Print the whole listing exactly.

— start of DATA IN THIS EXERCISE —

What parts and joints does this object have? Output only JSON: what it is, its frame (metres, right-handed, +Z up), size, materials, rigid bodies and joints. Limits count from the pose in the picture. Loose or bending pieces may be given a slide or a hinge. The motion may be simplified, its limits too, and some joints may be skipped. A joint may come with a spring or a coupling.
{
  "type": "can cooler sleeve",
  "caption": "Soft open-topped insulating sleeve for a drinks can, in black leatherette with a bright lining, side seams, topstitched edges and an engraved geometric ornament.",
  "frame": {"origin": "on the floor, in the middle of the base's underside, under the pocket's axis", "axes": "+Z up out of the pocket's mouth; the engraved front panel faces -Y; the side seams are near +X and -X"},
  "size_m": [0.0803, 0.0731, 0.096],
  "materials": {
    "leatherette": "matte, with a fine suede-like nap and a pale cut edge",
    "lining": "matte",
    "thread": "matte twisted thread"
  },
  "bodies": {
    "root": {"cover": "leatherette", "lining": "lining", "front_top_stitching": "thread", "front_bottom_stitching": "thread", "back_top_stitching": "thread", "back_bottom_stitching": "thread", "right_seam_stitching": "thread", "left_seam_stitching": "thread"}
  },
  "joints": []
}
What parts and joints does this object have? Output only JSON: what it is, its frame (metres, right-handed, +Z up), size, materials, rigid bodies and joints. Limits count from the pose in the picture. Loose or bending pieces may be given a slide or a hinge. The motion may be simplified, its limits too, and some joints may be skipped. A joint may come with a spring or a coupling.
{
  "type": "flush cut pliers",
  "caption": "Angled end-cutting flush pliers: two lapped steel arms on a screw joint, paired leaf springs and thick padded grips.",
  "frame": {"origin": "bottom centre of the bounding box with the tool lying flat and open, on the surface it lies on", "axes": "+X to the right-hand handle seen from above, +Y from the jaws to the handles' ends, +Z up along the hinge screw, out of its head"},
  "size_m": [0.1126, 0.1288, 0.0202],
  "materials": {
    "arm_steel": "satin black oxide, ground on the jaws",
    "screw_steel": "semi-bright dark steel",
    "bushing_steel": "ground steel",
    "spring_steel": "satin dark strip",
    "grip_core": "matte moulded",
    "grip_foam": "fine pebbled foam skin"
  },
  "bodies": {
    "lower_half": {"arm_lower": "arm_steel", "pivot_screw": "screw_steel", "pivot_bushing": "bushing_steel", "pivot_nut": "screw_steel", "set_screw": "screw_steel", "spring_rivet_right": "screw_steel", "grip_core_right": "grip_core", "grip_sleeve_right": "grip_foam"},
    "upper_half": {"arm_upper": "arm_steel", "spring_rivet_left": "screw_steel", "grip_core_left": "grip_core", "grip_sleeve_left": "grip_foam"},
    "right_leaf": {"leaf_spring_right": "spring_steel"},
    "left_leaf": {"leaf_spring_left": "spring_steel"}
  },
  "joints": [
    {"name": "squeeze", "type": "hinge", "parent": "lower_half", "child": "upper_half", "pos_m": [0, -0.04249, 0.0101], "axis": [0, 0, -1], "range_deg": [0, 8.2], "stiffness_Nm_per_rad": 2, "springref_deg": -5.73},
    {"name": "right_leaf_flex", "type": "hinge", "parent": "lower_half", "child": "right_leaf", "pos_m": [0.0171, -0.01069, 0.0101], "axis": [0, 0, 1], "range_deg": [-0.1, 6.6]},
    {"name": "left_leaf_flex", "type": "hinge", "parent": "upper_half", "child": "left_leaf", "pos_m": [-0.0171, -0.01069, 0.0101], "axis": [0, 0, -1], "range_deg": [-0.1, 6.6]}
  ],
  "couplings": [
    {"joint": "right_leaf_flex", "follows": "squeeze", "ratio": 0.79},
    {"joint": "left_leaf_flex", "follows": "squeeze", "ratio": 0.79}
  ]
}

— end of DATA IN THIS EXERCISE —

- [COMPLETE ANSWER]
What parts and joints does this object have? Output only JSON: what it is, its frame (metres, right-handed, +Z up), size, materials, rigid bodies and joints. Limits count from the pose in the picture. Loose or bending pieces may be given a slide or a hinge. The motion may be simplified, its limits too, and some joints may be skipped. A joint may come with a spring or a coupling.
{
  "type": "can cooler sleeve",
  "caption": "Soft open-topped insulating sleeve for a drinks can, in black leatherette with a bright lining, side seams, topstitched edges and an engraved geometric ornament.",
  "frame": {"origin": "on the floor, in the middle of the base's underside, under the pocket's axis", "axes": "+Z up out of the pocket's mouth; the engraved front panel faces -Y; the side seams are near +X and -X"},
  "size_m": [0.0803, 0.0731, 0.096],
  "materials": {
    "leatherette": "matte, with a fine suede-like nap and a pale cut edge",
    "lining": "matte",
    "thread": "matte twisted thread"
  },
  "bodies": {
    "root": {"cover": "leatherette", "lining": "lining", "front_top_stitching": "thread", "front_bottom_stitching": "thread", "back_top_stitching": "thread", "back_bottom_stitching": "thread", "right_seam_stitching": "thread", "left_seam_stitching": "thread"}
  },
  "joints": []
}
What parts and joints does this object have? Output only JSON: what it is, its frame (metres, right-handed, +Z up), size, materials, rigid bodies and joints. Limits count from the pose in the picture. Loose or bending pieces may be given a slide or a hinge. The motion may be simplified, its limits too, and some joints may be skipped. A joint may come with a spring or a coupling.
{
  "type": "flush cut pliers",
  "caption": "Angled end-cutting flush pliers: two lapped steel arms on a screw joint, paired leaf springs and thick padded grips.",
  "frame": {"origin": "bottom centre of the bounding box with the tool lying flat and open, on the surface it lies on", "axes": "+X to the right-hand handle seen from above, +Y from the jaws to the handles' ends, +Z up along the hinge screw, out of its head"},
  "size_m": [0.1126, 0.1288, 0.0202],
  "materials": {
    "arm_steel": "satin black oxide, ground on the jaws",
    "screw_steel": "semi-bright dark steel",
    "bushing_steel": "ground steel",
    "spring_steel": "satin dark strip",
    "grip_core": "matte moulded",
    "grip_foam": "fine pebbled foam skin"
  },
  "bodies": {
    "lower_half": {"arm_lower": "arm_steel", "pivot_screw": "screw_steel", "pivot_bushing": "bushing_steel", "pivot_nut": "screw_steel", "set_screw": "screw_steel", "spring_rivet_right": "screw_steel", "grip_core_right": "grip_core", "grip_sleeve_right": "grip_foam"},
    "upper_half": {"arm_upper": "arm_steel", "spring_rivet_left": "screw_steel", "grip_core_left": "grip_core", "grip_sleeve_left": "grip_foam"},
    "right_leaf": {"leaf_spring_right": "spring_steel"},
    "left_leaf": {"leaf_spring_left": "spring_steel"}
  },
  "joints": [
    {"name": "squeeze", "type": "hinge", "parent": "lower_half", "child": "upper_half", "pos_m": [0, -0.04249, 0.0101], "axis": [0, 0, -1], "range_deg": [0, 8.2], "stiffness_Nm_per_rad": 2, "springref_deg": -5.73},
    {"name": "right_leaf_flex", "type": "hinge", "parent": "lower_half", "child": "right_leaf", "pos_m": [0.0171, -0.01069, 0.0101], "axis": [0, 0, 1], "range_deg": [-0.1, 6.6]},
    {"name": "left_leaf_flex", "type": "hinge", "parent": "upper_half", "child": "left_leaf", "pos_m": [-0.0171, -0.01069, 0.0101], "axis": [0, 0, -1], "range_deg": [-0.1, 6.6]}
  ],
  "couplings": [
    {"joint": "right_leaf_flex", "follows": "squeeze", "ratio": 0.79},
    {"joint": "left_leaf_flex", "follows": "squeeze", "ratio": 0.79}
  ]
}